We will not consider regrade requests concerning disagreement with a grader’s evaluation of your work. In such cases, you should consider the feedback that was given and apply it towards revision and resubmission of your work.
Lectures
Lecture notes for each lecture can be found below.
- March 21
- Lecture 1: Introduction to algorithms (KT 2.1–2.2, 2.4, 3.1–3.3)
- Introduction and our first problem
- Analyzing algorithms
- Representation and implementation
- March 28
- Lecture 2: Greedy Algorithms I (KT 4.1–4.2, 4.4)
- Interval scheduling
- Minimizing lateness
- Shortest paths and Dijkstra's algorithm
- Implementing Dijkstra's algorithm
- April 4
- Lecture 3: Greedy Algorithms II (KT 4.5–4.6), Divide and Conquer I (KT 5.1–5.2)
- Minimum spanning trees and Prim's algorithm
- Kruskal's algorithm for MSTs
- Divide and conquer and sorting
- Recurrences and the Master Theorem
- April 11
- Lecture 4: Divide and Conquer II (KT 5.4–5.5, 13.5)
- Closest pair of points
- Integer multiplication
- Quicksort
- April 18
- Midterm Exam
- Lecture 5: Dynamic Programming I (KT 6.1–6.2, 6.4)
- Weighted interval scheduling
- 0-1 Knapsack
- April 25
- Lecture 6: Dynamic Programming II (KT 6.5, 6.8)

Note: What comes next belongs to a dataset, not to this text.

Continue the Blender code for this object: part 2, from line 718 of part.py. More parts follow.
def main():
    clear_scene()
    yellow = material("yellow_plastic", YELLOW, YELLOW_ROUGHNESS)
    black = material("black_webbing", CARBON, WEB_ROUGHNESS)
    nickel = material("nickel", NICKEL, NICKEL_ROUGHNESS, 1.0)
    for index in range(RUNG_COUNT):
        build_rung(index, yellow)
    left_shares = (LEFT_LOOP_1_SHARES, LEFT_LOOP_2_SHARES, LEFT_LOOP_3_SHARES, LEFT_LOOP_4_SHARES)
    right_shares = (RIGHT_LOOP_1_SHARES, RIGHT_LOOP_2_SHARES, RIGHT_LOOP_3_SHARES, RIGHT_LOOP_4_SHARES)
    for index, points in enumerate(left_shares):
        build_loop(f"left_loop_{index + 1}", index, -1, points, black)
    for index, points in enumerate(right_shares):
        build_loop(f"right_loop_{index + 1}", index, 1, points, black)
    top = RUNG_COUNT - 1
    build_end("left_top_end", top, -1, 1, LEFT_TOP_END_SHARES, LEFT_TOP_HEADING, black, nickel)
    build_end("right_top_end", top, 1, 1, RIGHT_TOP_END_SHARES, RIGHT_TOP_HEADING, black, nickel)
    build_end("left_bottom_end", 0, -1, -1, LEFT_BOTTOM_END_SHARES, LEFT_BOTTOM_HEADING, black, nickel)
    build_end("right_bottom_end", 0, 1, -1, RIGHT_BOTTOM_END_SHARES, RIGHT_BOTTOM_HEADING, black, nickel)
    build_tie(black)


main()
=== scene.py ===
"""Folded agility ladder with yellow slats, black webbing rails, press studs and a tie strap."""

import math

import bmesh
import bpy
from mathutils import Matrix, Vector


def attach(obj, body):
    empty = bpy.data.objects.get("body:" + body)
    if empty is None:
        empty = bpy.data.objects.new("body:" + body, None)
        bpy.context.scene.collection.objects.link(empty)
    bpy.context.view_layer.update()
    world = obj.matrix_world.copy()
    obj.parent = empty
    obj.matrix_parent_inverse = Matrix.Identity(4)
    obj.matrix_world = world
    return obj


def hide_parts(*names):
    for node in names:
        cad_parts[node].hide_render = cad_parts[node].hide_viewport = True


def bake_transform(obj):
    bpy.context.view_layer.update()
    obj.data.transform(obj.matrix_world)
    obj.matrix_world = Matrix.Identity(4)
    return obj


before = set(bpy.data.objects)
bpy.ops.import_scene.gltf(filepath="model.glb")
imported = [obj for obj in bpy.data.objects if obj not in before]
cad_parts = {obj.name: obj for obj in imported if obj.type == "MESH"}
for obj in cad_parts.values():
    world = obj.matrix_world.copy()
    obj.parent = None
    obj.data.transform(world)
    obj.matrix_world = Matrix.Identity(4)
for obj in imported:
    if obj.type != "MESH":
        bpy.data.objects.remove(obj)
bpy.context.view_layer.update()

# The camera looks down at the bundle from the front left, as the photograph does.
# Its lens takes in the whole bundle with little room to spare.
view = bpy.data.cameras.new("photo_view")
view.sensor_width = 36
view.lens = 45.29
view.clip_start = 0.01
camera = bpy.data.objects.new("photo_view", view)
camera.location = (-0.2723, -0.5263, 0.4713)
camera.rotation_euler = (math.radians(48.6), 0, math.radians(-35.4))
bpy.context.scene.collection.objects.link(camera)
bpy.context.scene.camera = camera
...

- RNA secondary structure prediction
- Shortest paths revisited
- Bellman–Ford
- May 2
- Lecture 7: Network Flow (KT 7.1–7.2, 7.5)
- Maximum flow
- Minimum cut
- Bipartite matching
- May 9
- Lecture 8: Computational Intractability I (KT 8.1–8.2, 8.8)
- Reduction
- Independent Set and Vertex Cover
- Satisfiability
- Subset Sum
- May 16
- Lecture 9: Computational Intractability II (KT 8.3–8.5)
- Hamiltonian Cycle
- Classification of problems
- NP-completeness
- Dealing with hardness
Academic integrity
It is your responsibility to be familiar with the University’s policy on academic honesty. Instances of academic dishonesty will be referred to the Office of the Provost for adjudication. Following the guidelines above on collaboration and citation should be sufficient, but if you have any questions, please ask the instructor.
Accessibility
Students with disabilities who have been approved for the use of academic accommodations by Student Disability Services (SDS) and need reasonable accommodation to participate fully in this course should follow the procedures established by SDS for using accommodations. Timely notifications are required in order to ensure that your accommodations can be implemented. Please meet with me to discuss your access needs in this class after you have completed the SDS procedures for requesting accommodations.